All in all, DMARC works wonderfully. Unfortunately there are problems with those mailing lists that modify mail content – the SPF test is almost guaranteed to fail, since the envelope sender is usually the one of the entity running the mailing list, while the from-header carries the original sender’s address, leading to a possible SPF result not being considered due to a lack of alignment. If the mail content has been modified, the DKIM signature won’t match any more either. Mailing lists and especially mailing list software will have to adopt here, this is already going on. While this is a real problem, it is not relevant in many scenarios. Senders who don’t use any mailing lists (which is true for most mail users today) can use a reject policy to make abusing their domain as sender by malicious third parties considerably harder, since the increasing number of DMARC-capable mail systems will plain reject these forged messages. Especially senders with a high forgery potential such as payment providers tend to use a reject policy, so that our mail systems won’t even accept these scam attempts. To get around the mailing list problem our mail systems attempt to detect mails coming via mailing lists and don’t apply reject policies in that case.

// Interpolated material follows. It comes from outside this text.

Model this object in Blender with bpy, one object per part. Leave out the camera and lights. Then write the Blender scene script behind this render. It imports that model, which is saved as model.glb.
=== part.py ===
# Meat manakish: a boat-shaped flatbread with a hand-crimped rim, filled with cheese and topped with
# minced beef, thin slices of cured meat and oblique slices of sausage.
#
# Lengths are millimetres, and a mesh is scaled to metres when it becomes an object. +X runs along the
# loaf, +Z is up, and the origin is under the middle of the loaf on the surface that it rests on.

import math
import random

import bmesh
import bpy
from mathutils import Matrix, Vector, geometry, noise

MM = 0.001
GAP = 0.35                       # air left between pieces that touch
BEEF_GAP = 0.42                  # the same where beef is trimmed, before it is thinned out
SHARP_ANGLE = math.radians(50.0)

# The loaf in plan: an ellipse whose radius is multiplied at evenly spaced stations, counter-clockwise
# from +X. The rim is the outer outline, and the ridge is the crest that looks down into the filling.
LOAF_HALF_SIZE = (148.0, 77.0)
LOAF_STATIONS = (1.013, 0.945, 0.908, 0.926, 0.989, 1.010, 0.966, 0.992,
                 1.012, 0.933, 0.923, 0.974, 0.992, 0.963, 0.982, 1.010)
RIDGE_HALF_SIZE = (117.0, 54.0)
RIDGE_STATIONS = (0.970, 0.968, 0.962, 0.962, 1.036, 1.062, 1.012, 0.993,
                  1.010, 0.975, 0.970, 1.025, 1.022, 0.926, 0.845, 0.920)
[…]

DMARC can be enabled and configured using our Control Center. We kept the interfaces as simple as possible, keeping the complexity under the hood. The DMARC-reports we send regarding your domains as well as the ones we receive regarding your domains are being made available to you.


Our mail systems record the results of SPF, DKIM, DMARC and select other methods by adding a standards-comformant Authentication-Results header to the message.